DO Hill and Robert Adamson
Mrs Anne Rigby and Miss Elizabeth Rigby (later Elizabeth, Lady Eastlake) 1844–6
Salted paper print from paper negative, 210 x 160mm
Courtesy Wilson Centre for Photography

Over the next decade, photographic materials became more sophisticated; glass plates replaced paper negatives and smoothly coated albumen supplanted salted paper. But Hill’s friend and sitter Elizabeth Eastlake was not won over by the new technologies. Writing in 1857, she praised the ‘broad light and shade’ of older photographs as a perfect match of aesthetic and materials, giving ‘artistic pleasure of a very high kind’. As an art historian and the wife of the director of London’s National Gallery, she was well placed to make aesthetic judgments. Improved image resolution was all very well, but art had been sacrificed: ‘Far greater detail and precision accordingly appear… what was at first only suggestion is now all careful making out – but the likeness to Rembrandt and Reynolds is gone!’

While other printing papers superseded salted paper prints, the process did not disappear; it remained a practical resource for colonial outposts and a medium for hand-tinted portraits. And salt prints persisted out of aesthetic preference. In the 1890s a dedication to craft and authorial control led photographers to make the prints by hand as an alternative to commercially manufactured printing papers.

Hill and Adamson’s photographs also endured.
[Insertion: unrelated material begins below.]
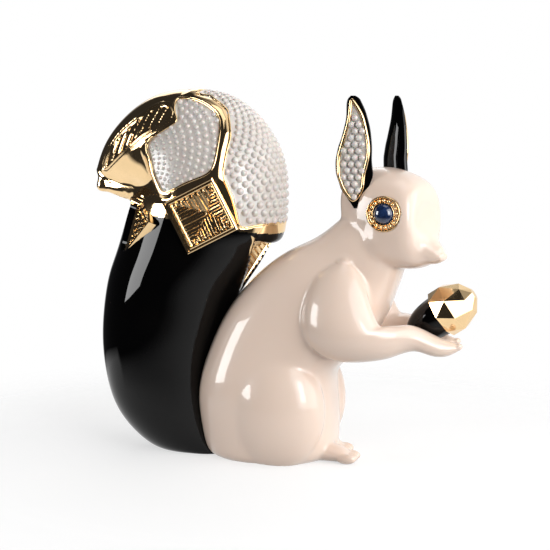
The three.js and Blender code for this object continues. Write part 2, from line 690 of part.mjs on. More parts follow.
function hindFoot(hand) {
  const step = hand > 0 ? FOOT_STAGGER : 0;
  const belly = Math.max(...TORSO_SHAPE.slice(0, 4).map((station) => station[2])) * TORSO_LENGTH;
  const front = belly + FOOT_REACH - step;
  const middle = (hand * FOOT_SPREAD) / 2;
  const heel = front - FOOT_LENGTH;
  const sole = FOOT_SHAPE.map(([along, height, side]) => [
    heel + along * FOOT_LENGTH, height * FOOT_HEIGHT, heel + along * FOOT_LENGTH, 0,
    middle, side * FOOT_WIDTH]);
  const toes = Array.from({ length: TOE_COUNT }, (_, k) => {
    const across = (k - (TOE_COUNT - 1) / 2) * (FOOT_WIDTH / TOE_COUNT);
    return oval(2 * TOE_RADIUS, TOE_RADIUS * 0.8, TOE_RADIUS,
      front - 2 * TOE_RADIUS, middle + across, TOE_RADIUS, 8, 4);
  });
  return join(loft(sole, { sides: 12 }), ...toes);
}

figurine.updateMatrixWorld(true);

// Torso
const torsoCavity = loft(torsoStations, { sides: 12, grow: -CAST_WALL });
const torsoDrain = drainHole(TORSO_LENGTH * TORSO_DRAIN, CAST_WALL);
const torsoSolid = cut(join(torsoLoft(0), ...haunches(0)), underground);
addMesh(torsoFrame, 'torso', cut(torsoSolid, torsoCavity, torsoDrain), CREAM);
const seenByTorso = [torsoLoft(FIT_GAP), ...haunches(FIT_GAP)];

// Feet
[['hind_foot_right', -1], ['hind_foot_left', 1]].forEach(([name, hand]) => {
  addMesh(torsoFrame, name, largest(cut(hindFoot(hand), ...seenByTorso)), CREAM);
});

// Head and eyes
const neckInHead = inFrame(torsoLoft(FIT_GAP), torsoFrame, headFrame);
const headCavity = loft(headStations, { sides: 10, grow: -CAST_WALL });
const headSkin = toGeometry(toSolid(headLoft(0)));
const ray = new THREE.Raycaster();
const skull = new THREE.Mesh(headSkin, new THREE.MeshBasicMaterial({ side: THREE.DoubleSide }));
const sockets = [];
[['right', -1], ['left', 1]].forEach(([side, hand]) => {
  const toeIn = THREE.MathUtils.degToRad(EYE_TOE_IN);
  const outwards = new THREE.Vector3(Math.sin(toeIn), hand * Math.cos(toeIn), 0);
  const eye = new THREE.Vector3(HEAD_LENGTH * EYE_PLACE[0], 0, HEAD_HEIGHT * EYE_PLACE[1]);
  ray.set(eye.clone().addScaledVector(outwards, HEAD_WIDTH), outwards.clone().negate());
  const seat = ray.intersectObject(skull)[0].point;
  const frame = group(headFrame, seat.x, seat.y, seat.z);
  frame.quaternion.setFromUnitVectors(new THREE.Vector3(0, 0, 1), outwards);
  frame.updateMatrixWorld(true);
  const socket = new THREE.CylinderGeometry(
    BEZEL_RADIUS + FIT_GAP, BEZEL_RADIUS + FIT_GAP, BEZEL_SEAT + FIT_GAP + BEZEL_HEIGHT * 2, 20)
    .rotateX(Math.PI / 2).translate(0, 0, BEZEL_HEIGHT - (BEZEL_SEAT + FIT_GAP) / 2);
  sockets.push(inFrame(socket, frame, headFrame));
  addMesh(frame, `eye_bezel_${side}`, bezelRing(), GOLD);
  addMesh(frame, `eye_cabochon_${side}`, cabochon(), BLUE);
});
addMesh(headFrame, 'head', largest(cut(headSkin, neckInHead, headCavity, ...sockets)), CREAM);

// Ears
[['right', -1], ['left', 1]].forEach(([side, hand]) => {
  const frame = group(
    headFrame, EAR_PLACE[0] * HEAD_LENGTH, (hand * EAR_SPREAD) / 2, EAR_PLACE[1] * HEAD_HEIGHT);
  frame.rotation.z = -hand * THREE.MathUtils.degToRad(EAR_TOE_IN);
  frame.updateMatrixWorld(true);
  const skullHere = inFrame(headLoft(FIT_GAP), headFrame, frame);
  const handed = (geometry) => (hand < 0 ? geometry : mirrored(toGeometry(toSolid(geometry))));
  addMesh(frame, `ear_${side}`, largest(cut(handed(earShell()), skullHere)), BLACK);
  addMesh(frame, `ear_rim_${side}`, largest(cut(handed(earRim()), skullHere)), GOLD);
  addMesh(frame, `ear_beads_${side}`, largest(cut(handed(earBeads()), skullHere)), PEARL);
});

// Acorn
const nutInShoulder = inFrame(nut(FIT_GAP), acornFrame, shoulderFrame);
const capInShoulder = inFrame(capDome(FIT_GAP), acornFrame, shoulderFrame);
addMesh(acornFrame, 'acorn_nut', toGeometry(toSolid(nut(0))), BLACK);
addMesh(acornFrame, 'acorn_cap', cut(capDome(0), nut(FIT_GAP)), GOLD);

// Front legs
const torsoInShoulder = seenByTorso.map((geometry) => inFrame(geometry, torsoFrame, shoulderFrame));
[['foreleg_right', -1], ['foreleg_left', 1]].forEach(([name, hand]) => {
  const leg = cut(armLoft(hand, 0), ...torsoInShoulder, nutInShoulder, capInShoulder);
  addMesh(shoulderFrame, name, largest(leg), CREAM);
});

// Tail
const torsoInTail = inFrame(torsoLoft(FIT_GAP), torsoFrame, tailFrame);
const seats = plaqueFrames.map((frame, i) => inFrame(plaqueSeat(PLAQUES[i][1]), frame, tailFrame));
const collarWall = CAST_WALL + PLAQUE_THICKNESS - PLAQUE_RELIEF;
const tailHollow = hollow(tailStations, (i) => {
  const upper = i > STEM_TOP + 2 ? CAST_WALL + INLAY_DEPTH : collarWall;
  return i < STEM_TOP - 3 ? CAST_WALL : upper;
});
const stemCavity = loft(tailHollow, { sides: 12, from: 1.3, to: STEM_TOP + 0.3 });
const crownCavity = loft(tailHollow, { sides: 12, from: STEM_TOP - 0.3, to: tailHollow.length - 3 });
const tailDrain = drainHole(TAIL_DRAIN * TAIL_LENGTH, CAST_WALL);
const inlaySeats = [
  inlaySeat(HOOD_EDGE, 0), inlaySeat(BEAD_PANEL, -1), inlaySeat(BEAD_PANEL, 1),
  inlaySeat(FLUTED_PANEL, -1), inlaySeat(FLUTED_PANEL, 1)];
const stem = cut(stemLoft(0), stemCavity, tailDrain, torsoInTail, ...seats);
addMesh(tailFrame, 'tail_stem', largest(stem), BLACK);
const crown = crownLoft(0).translate(0, 0, FIT_GAP);
addMesh(tailFrame, 'tail_crown', largest(cut(crown, crownCavity, ...seats, ...inlaySeats)), GOLD);
addMesh(tailFrame, 'bead_hood', largest(cut(beadedInlay(HOOD_EDGE, 0, HOOD_BEADS), ...seats)), PEARL);
[['right', -1], ['left', 1]].forEach(([side, hand]) => {
  const beads = beadedInlay(BEAD_PANEL, hand, PANEL_BEADS);
  addMesh(tailFrame, `bead_panel_${side}`, largest(cut(beads, ...seats)), PEARL);
  addMesh(tailFrame, `fluted_panel_${side}`, flutedPanel(hand), GOLD);
});
PLAQUES.forEach(([name], i) => {
  const frame = plaqueFrames[i];
  const neighbours = seats.slice(0, i).map((seat) => inFrame(seat, tailFrame, frame));
  const rump = inFrame(torsoLoft(FIT_GAP), torsoFrame, frame);
  addMesh(frame, name, largest(cut(plaque(PLAQUES[i][1]), rump, ...neighbours)), GOLD);
});

// The middle of the whole figurine stands over the origin.
const extent = new THREE.Box3().setFromObject(figurine, true);
torsoFrame.position.x -= (extent.min.x + extent.max.x) / 2;
torsoFrame.position.y -= (extent.min.y + extent.max.y) / 2;

export default figurine;
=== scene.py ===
"""Porcelain squirrel figurine with a jewelled tail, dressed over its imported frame."""

import functools
import math

import bpy
import numpy as np
from bpy.props import FloatProperty, FloatVectorProperty, IntProperty, PointerProperty
from mathutils import Matrix, Vector


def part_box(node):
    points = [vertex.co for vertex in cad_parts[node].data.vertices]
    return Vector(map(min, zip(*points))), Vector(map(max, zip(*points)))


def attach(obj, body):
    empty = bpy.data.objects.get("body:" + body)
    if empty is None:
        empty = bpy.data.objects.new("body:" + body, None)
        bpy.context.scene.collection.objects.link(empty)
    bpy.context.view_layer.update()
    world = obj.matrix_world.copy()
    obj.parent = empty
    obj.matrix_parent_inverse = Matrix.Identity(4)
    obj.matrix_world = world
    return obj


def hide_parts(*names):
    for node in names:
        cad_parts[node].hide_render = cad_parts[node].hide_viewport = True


bl_info = {
    "name": "Squirrel figurine",
    "version": (1, 0, 0),
    "blender": (4, 5, 0),
    "location": "View3D > Sidebar > Figurine",
    "description": "Glazed porcelain squirrel with a jewelled tail",
    "category": "Add Mesh",
}

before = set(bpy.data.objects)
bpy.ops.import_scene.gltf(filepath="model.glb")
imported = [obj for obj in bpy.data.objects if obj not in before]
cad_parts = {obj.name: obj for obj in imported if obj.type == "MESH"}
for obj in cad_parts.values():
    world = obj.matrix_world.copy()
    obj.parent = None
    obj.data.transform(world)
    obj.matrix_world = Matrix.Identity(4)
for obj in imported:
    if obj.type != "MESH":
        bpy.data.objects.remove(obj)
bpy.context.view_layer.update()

# Where the figurine's own frames stand, in millimetres
TORSO = np.array([-58.66, 0.0, 0.0])
TAIL = TORSO + [12.32, 0.0, 0.0]
NAPE = TORSO + [138.6, 0.0, 180.0]
SHOULDER = TORSO + [121.04, 0.0, 149.94]
ACORN = SHOULDER + [60.48, 0.0, -38.16]
HEAD_TURN = math.radians(-20.0)
ACORN_LEAN = math.radians(56.0)

# The squirrel's two sides: a hand of -1 is its right side, where y is below zero, and 1 its left
SIDES = (("right", -1), ("left", 1))
MILLIMETRE = 0.001
GROUND_GAP = 0.05
FAR = 1e9


# Shapes

def spline(rows, t):
    """A smooth curve through the rows, read at t, where 0 is the first row and 1 the next."""
    rows = np.asarray(rows, float)
    count = len(rows)
    system = np.eye(count) * 4 + np.eye(count, k=1) + np.eye(count, k=-1)
    system[0, 0] = system[-1, -1] = 2
    change = np.zeros_like(rows)
    change[0] = 3 * (rows[1] - rows[0])
    change[-1] = 3 * (rows[-1] - rows[-2])
    change[1:-1] = 3 * (rows[2:] - rows[:-2])
    slope = np.linalg.solve(system, change)
    t = np.asarray(t, float)
    at = np.clip(np.floor(t).astype(int), 0, count - 2)
    s = (t - at)[:, None]
    return ((2 * s**3 - 3 * s**2 + 1) * rows[at] + (s**3 - 2 * s**2 + s) * slope[at]
            + (3 * s**2 - 2 * s**3) * rows[at + 1] + (s**3 - s**2) * slope[at + 1])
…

They were reprinted throughout the 19th century by the Glasgow firm T and R Annan, and between 1905 and 1912 published by Alfred Stieglitz in four issues of his journal Camera Work. Stieglitz exhibited their work in New York in 1914, as did the art historian Heinrich Schwarz in Vienna in 1929. Schwarz’s 1931 book on Hill inspired Benjamin, who famously wrote of ‘the first photographs’ reaching across the years to ‘emerge, beautiful and unapproachable, from the darkness of our grandfathers’ day’.

We are now nearly as far from Benjamin’s time as was he, in 1931, from Hill and Adamson’s, but at Tate Britain the first photographs emerge again to connect us with a rich history of photographic invention.